Godmother laughed again. “Quite right, Betty. I’m sure he would. And now that you mention Shakespeare, do you remember anything about the Temple in his plays?”

Betty shook her head.

“These are the gardens of Middle Temple,” said Godmother, pointing to the lawns in front of the Hall (on one of which some young men were playing tennis). “It was the same garden that Shakespeare, who knew it well, chose for a famous scene in his play of _Henry the Sixth_ when the party of Lancaster chose the red rose and the party of York the white one for a badge.”

“And then the Wars of the Roses began!” said Betty. “What does Shakespeare say about it?”

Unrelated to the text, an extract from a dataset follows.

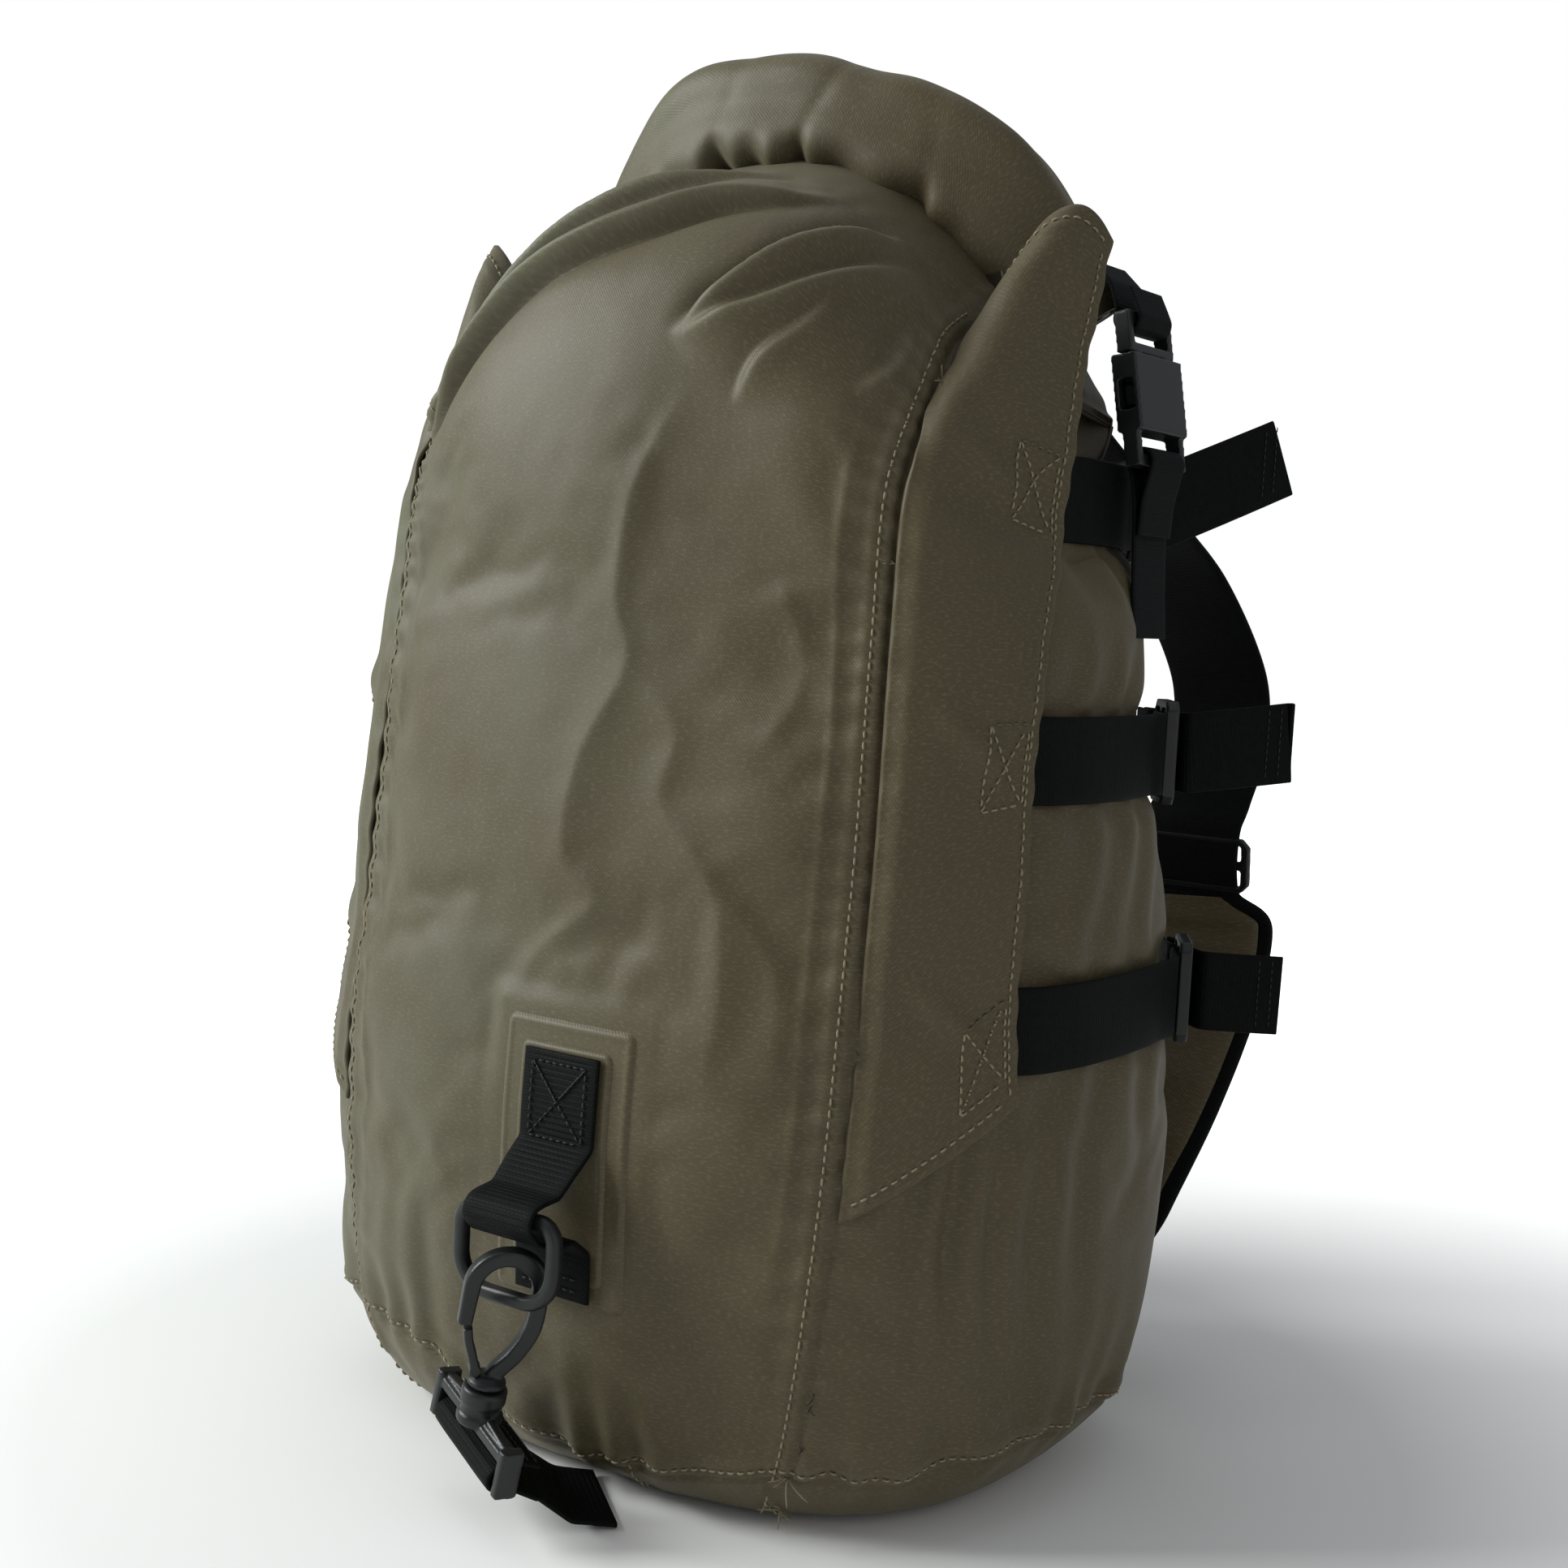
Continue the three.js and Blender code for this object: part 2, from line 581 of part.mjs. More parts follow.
function loopGeometry() {
  const front = -104 - 4.6;
  const arc = [-70, -35, 0, 35, 70, 105].map((a) => {
    const turn = rad(90 + a);
    return [LOOP.y + LOOP.bend * Math.cos(turn), LOOP.z - 0.4 + LOOP.bend * Math.sin(turn)];
  });
  const upper = [[front, 134], [front, 120], [front, 109], [front - 4, 102.5], [front - 10, 96.5]];
  const lower = [[-118, 82.5], [-112.5, 83], [front - 0.4, 79], [front, 70], [front, 63]];
  const path = [...upper, ...arc.slice(2), [LOOP.y - 1, LOOP.z - 5.2], ...lower];
  const points = path.map(([y, z]) => vec(LOOP.x, y, z));
  return ribbon(points, LOOP.wide, LOOP.thick, () => vec(1, 0, 0));
}

function ringGeometry() {
  const path = [];
  const corners = [[1, 1, 0], [-1, 1, 90], [-1, -1, 180], [1, -1, 270]];
  for (const [sx, sz, from] of corners) {
    for (let k = 0; k <= 4; k++) {
      const a = rad(from + (90 * k) / 4);
      const x = sx * (RING.halfWide - RING.corner) + RING.corner * Math.cos(a);
      const z = sz * (RING.halfHigh - RING.corner) + RING.corner * Math.sin(a);
      path.push(vec(LOOP.x + x, LOOP.y, LOOP.z - RING.halfHigh + z));
    }
  }
  const frames = framesAlong(path, () => vec(0, 1, 0), true);
  return sweep(roundedBar(RING.bar, RING.bar, 1.3), frames, true);
}

// Hook frame: x towards the gate, y across the hook's thickness, z up its swivel axis.
function hookMatrix(turn) {
  const lean = new THREE.Matrix4().makeRotationY(rad(HOOK.lean));
  const twist = new THREE.Matrix4().makeRotationZ(rad(turn));
  return new THREE.Matrix4().makeTranslation(...HOOK.at).multiply(lean).multiply(twist);
}

function hookGeometry() {
  const r = HOOK.mouth + HOOK.bar / 2;
  const arc = Array.from({ length: 9 }, (_, k) => {
    const a = rad(180 - (180 * k) / 8);
    return vec(r * Math.cos(a), 0, HOOK.arc + r * Math.sin(a));
  });
  const spine = [vec(-0.8, 0, 1.2), vec(-2, 0, 4.4), vec(-6.4, 0, 10.5), vec(-r, 0, 19)];
  const stroke = sweep(
    roundedBar(HOOK.bar, HOOK.deep, 1.2),
    framesAlong([...spine, ...arc, vec(r, 0, 18.6)], () => vec(0, 1, 0)).map((f) => ({ at: f.at, x: f.y.clone().negate(), y: f.x })),
  );
  const turned = (radius, low, high) =>
    new THREE.CylinderGeometry(radius, radius, high - low, 16).rotateX(Math.PI / 2).translate(0, 0, (low + high) / 2);
  return fromManifold(join([stroke, turned(5.6, -0.1, 2.4), turned(2.6, -7, 0.5), turned(4.2, -7.2, -4.7)]));
}

function gateGeometry() {
  const path = [vec(4.2, 0, 4.6), vec(5.8, 0, 9), vec(7.6, 0, 13.4), vec(8.6, 0, 17.4)];
  const frames = framesAlong(path, () => vec(0, 1, 0)).map((f) => ({ at: f.at, x: f.y.clone().negate(), y: f.x }));
  return sweep(roundedBar(2.8, 5, 0.8), frames);
}

function swivelBaseGeometry() {
  const half = BASE.wide / 2;
  const plate = (half - BASE.slot / 2);
  const bore = toManifold(new THREE.CylinderGeometry(3, 3, 12, 16).rotateX(Math.PI / 2));
  const window = toManifold(box(10, 20, 5.0, 0, 0, -6.2));
  const collar = new THREE.CylinderGeometry(6.6, 6.6, 11, 20).rotateX(Math.PI / 2).translate(0, 0, -6);
  const solid = join([
    collar,
    box(BASE.wide, 6, 3.4, 0, 0, -11),
    box(plate, 7, 14, -half + plate / 2, 0, -15),
    box(plate, 7, 14, half - plate / 2, 0, -15),
    new THREE.CylinderGeometry(BASE.rod, BASE.rod, BASE.wide - 2, 12).rotateZ(Math.PI / 2).translate(0, 0, -BASE.drop - 0.6),
  ]);
  return fromManifold(solid.subtract(bore).subtract(window));
}

// The sling web: round the base's rod, sewn back onto itself, then flat under the sack.
function slingGeometry() {
  const m = hookMatrix(-BASE.turn);
  const local = (out, up) => vec(0, -out, up - BASE.drop - 0.6).applyMatrix4(m);
  const wrap = [[-12, 2.5], [-6, 4.4], [-1, 3.9], [2.6, 2.8], [3.9, 0], [2.6, -2.8], [-1, -3.9], [-6, -4.2]];
  const folded = wrap.map(([out, up]) => local(out, up));
  const tail = [vec(10, -112, 12), vec(17, -103, 3.4), vec(25, -93, 1.2)];
  const across = vec(1, 0, 0).transformDirection(m);
  const path = [...folded, ...tail];
  const flat = vec(0.76, -0.65, 0);
  return ribbon(path, SLING.wide, SLING.thick, (i) => across.clone().lerp(flat, smooth(7, 10, i)));
}

function addFront() {
  add(sackGroup, "patch_backing", patchGeometry(0, PATCH.off + PATCH.thick), "patch");
  add(sackGroup, "patch_cover", patchGeometry(8, PATCH.off + 2 * PATCH.thick + 0.5), "patch");
  add(sackGroup, "front_loop", loopGeometry(), "webbing");
  add(sackGroup, "oval_ring", ringGeometry(), "plastic");
  add(sackGroup, "snap_hook", hookGeometry().applyMatrix4(hookMatrix(180 + HOOK.turn)), "plastic");
  add(sackGroup, "snap_gate", gateGeometry().applyMatrix4(hookMatrix(180 + HOOK.turn)), "plastic");
  add(sackGroup, "swivel_base", swivelBaseGeometry().applyMatrix4(hookMatrix(-BASE.turn)), "plastic");
  add(sackGroup, "sling_web", slingGeometry(), "webbing");
}

addWalls();
addBottom();
addRoll();
addFront();

const right = new THREE.Group();
const left = new THREE.Group();
left.scale.x = -1;
sackGroup.add(right, left);
for (const [group, side] of [[right, "right"], [left, "left"]]) {
  addSide(group, side);
  addBuckle(group, side);
  addHarness(group, side);
}

export default sackGroup;
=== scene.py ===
"""A roll-top stuff sack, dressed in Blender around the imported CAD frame.

Shapes are worked out in millimetres and turned to metres when a mesh is made.
"""
import math

import bmesh
import bpy
import numpy as np
from mathutils import Matrix, Vector


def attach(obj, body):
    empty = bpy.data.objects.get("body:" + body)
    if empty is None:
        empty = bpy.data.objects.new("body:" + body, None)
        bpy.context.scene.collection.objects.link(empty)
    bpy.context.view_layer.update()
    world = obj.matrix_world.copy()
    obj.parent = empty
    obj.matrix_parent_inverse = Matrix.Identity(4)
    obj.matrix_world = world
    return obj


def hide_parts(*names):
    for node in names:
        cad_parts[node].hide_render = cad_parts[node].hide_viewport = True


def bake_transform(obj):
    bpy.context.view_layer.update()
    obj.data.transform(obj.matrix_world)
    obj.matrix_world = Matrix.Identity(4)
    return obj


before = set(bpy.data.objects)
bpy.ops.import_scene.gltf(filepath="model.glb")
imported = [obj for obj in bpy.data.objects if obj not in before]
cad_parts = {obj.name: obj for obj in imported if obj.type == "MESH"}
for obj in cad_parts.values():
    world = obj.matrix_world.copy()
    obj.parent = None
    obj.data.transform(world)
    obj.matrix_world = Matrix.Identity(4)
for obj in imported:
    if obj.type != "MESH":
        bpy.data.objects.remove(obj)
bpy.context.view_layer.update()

MM = 0.001
SIDES = (("right", 1), ("left", -1))

# ---------------------------------------------------------------- camera

CAMERA_AT = (0.4031, -0.5601, 0.268)
CAMERA_TURN, CAMERA_PITCH, CAMERA_ROLL = 35.0, -5.08, 3.0
CAMERA_SENSOR, CAMERA_LENS = 36, 48.45


def add_camera():
    data = bpy.data.cameras.new("photo_camera")
    data.sensor_width = CAMERA_SENSOR
    data.lens = CAMERA_LENS
    camera = bpy.data.objects.new("photo_camera", data)
    bpy.context.scene.collection.objects.link(camera)
    turn = Matrix.Rotation(math.radians(CAMERA_TURN), 4, "Z")
    pitch = Matrix.Rotation(math.radians(90 + CAMERA_PITCH), 4, "X")
    roll = Matrix.Rotation(math.radians(CAMERA_ROLL), 4, "Z")
    camera.matrix_world = Matrix.Translation(CAMERA_AT) @ turn @ pitch @ roll
    bpy.context.scene.camera = camera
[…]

“The scene goes like this. The gentlemen who take different sides in the quarrel between the House of York and Lancaster are just coming out of that very building,” Godmother began, pointing to the Hall, “and one of them says:

‘Within the Temple Hall we were too loud: The garden here is more convenient.’”

“This _very_ garden,” interrupted Betty. “Only I expect it was wilder and had lots of flowers in it then?”

“Evidently there were many rose bushes, for one noble, who is on the side of the Yorkists, says:

‘Let him that is a true born gentleman And stands upon the honour of his birth If he suppose that I have pleaded truth From off this briar pluck a white rose with me.’

Then Somerset, on the side of the Lancastrians, takes up the challenge:

‘Let him that is no coward nor no flatterer But dare maintain the party of the truth Pluck a red rose from off this thorn with me.’

So the white and red roses are picked and stuck into the doublets as the sides are taken, and another noble, wise enough to see into the future, says that this quarrel in the Temple Gardens ‘_shall send between the red rose and the white, A thousand souls to death and deadly night_.’ And so it did, in the dreadful long War of the Roses, as you remember.”

“But, Godmother,” began Betty after a moment, “I thought we were going to be in the eighteenth century to-day, and so far we’ve been talking about much earlier times!”